The Senate aide said many of the talks between the Capitol Hill staff and administration officials centered on how best to craft future NSPS programs, because there is "a lot of flexibility there to do either the right thing or the wrong thing."

Cap and trade by another name?

Michael Livermore, executive director of the New York-based Institute for Policy Integrity, said that if lawmakers and the administration are concerned about achieving maximum reductions at minimum cost they should revisit the idea of using a cap-and-trade model.
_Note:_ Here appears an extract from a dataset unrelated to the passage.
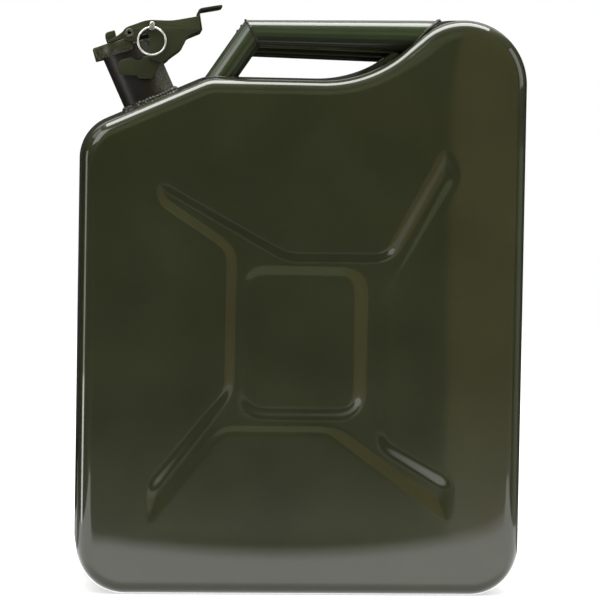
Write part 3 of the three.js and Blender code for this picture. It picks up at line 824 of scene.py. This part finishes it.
def pipe(name, path, outer, inner):
    """A hollow pipe along a path that stays in a plane of constant y."""
    ahead = unit(np.gradient(path, axis=0))
    turn = full_turn(32)
    rings = []
    route = list(range(len(path)))
    for radius, walk in ((outer, route), (inner, route[::-1])):
        for i in walk:
            rings.append(path[i] + round_points(turn, (0, 1, 0), np.cross(ahead[i], (0, 1, 0)), radius))
    return loft(name, rings, closed_rings=True)


add_spout()

# ---- hinge ears on the spout ----
BRACKET_OUT = 24.0
HINGE_PIN_R = 1.75
PLAY = 0.25
EAR = [(-146, 403.6, 6), (-130.5, 403.2, 1.2), (-129.5, 400.8, 1.2), (-118.4, 401, 1.5),
       (-116.5, 405, 1.5), (-112, 414.5, 4), (-104.5, 417.5, 4), (-104, 425.2, 4.5), (-112, 425.6, 4.5),
       (-116, 419, 3), (-125.2, 418.8, 0.8), (-127.6, 415.4, 2.5), (-132.2, 415.2, 2.5),
       (-134.8, 418.2, 0.8), (-146, 414.6, 5)]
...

"The New Source Performance Standards can be written in a lot of different ways," Livermore said. "To the extent that they're written in a way that allows for flexibility and that kind of thing it will look like a cap-and-trade program and therefore be less expensive."

Cap and trade has become a politically charged phrase since the breakdown of the climate debate in the Senate last year, and EPA Administrator Lisa Jackson has said her agency won't use a similar approach for its climate regulations.

But Livermore said that by capping overall emissions and allowing emitters to find the most cost-effective ways to limit emissions, EPA could contain costs while still making significant overall reductions.

"There are basically two things you can do to reduce cost: You can allow more greenhouse gases to be emitted or you can build more flexibility into the program," he said.

His suggestion for EPA: "Just make it more like a cap-and-trade program, but you don't call it a cap-and-trade program."

Meanwhile, Alicia Meads, energy and natural resources policy director for the National Association of Manufacturers, said that no matter how EPA crafted its rules -- even if it exempted manufacturing but continued to regulate the energy sector -- curbing carbon would be "extremely costly."

"A lot of uncertainty still exists, and that uncertainty is difficult for manufacturers to deal with as they decide on expansion plans and increasing employment numbers in the United States," Meads said.